The training process in artificial intelligence, particularly when utilizing Google Cloud’s machine learning tools, encompasses a series of methodical steps designed to enable a model to learn from data and make accurate predictions or classifications. The process consists of several stages, each involving a combination of data management, model selection, configuration, execution, monitoring, and evaluation. Proper execution of each step is critical to the development of effective machine learning solutions.
1. Data Preparation and Preprocessing
The foundation of any machine learning project lies in the quality and suitability of the data. The training process begins with data gathering, which often involves collecting structured or unstructured data from various sources such as databases, cloud storage, or data lakes. In Google Cloud, this might leverage Cloud Storage, BigQuery, or Dataprep for data ingestion and transformation.

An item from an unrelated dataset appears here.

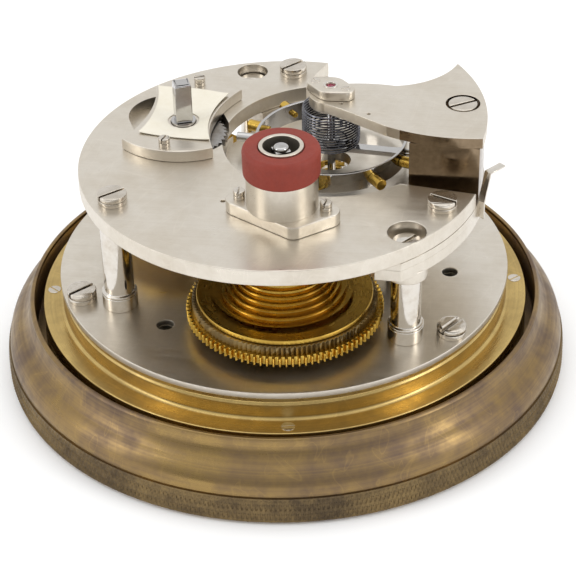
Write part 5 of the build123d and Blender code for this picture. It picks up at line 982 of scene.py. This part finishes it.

Preprocessing typically includes the following operations:
– Data Cleaning: Removing or correcting erroneous, missing, or inconsistent data entries.
– Data Normalization/Standardization: Scaling features to a common range, which is particularly important for algorithms sensitive to feature magnitude.
– Feature Engineering: Creating new features or modifying existing ones to enhance the predictive power of the model.
– Data Splitting: Partitioning the dataset into training, validation, and test sets. For example, 70% of data may be allocated for training, 15% for validation, and the remaining 15% for testing.
Example: For an image classification task using Google Cloud AutoML Vision, the dataset would be uploaded to Cloud Storage, labeled appropriately, and then imported into the AutoML Vision interface where further splitting and preprocessing can be managed.
2. Model Selection and Configuration
Selecting an appropriate model architecture and configuring its parameters are decisive steps. The choice depends on the nature of the problem (e.g., regression, classification, clustering), the volume and type of data, and the desired outcome.
Google Cloud offers several options:
– Pre-built Models: Such as those available in AutoML for users with limited expertise or time constraints.
– Custom Models: Utilizing TensorFlow, PyTorch, or scikit-learn frameworks, which can be trained on Google Cloud AI Platform.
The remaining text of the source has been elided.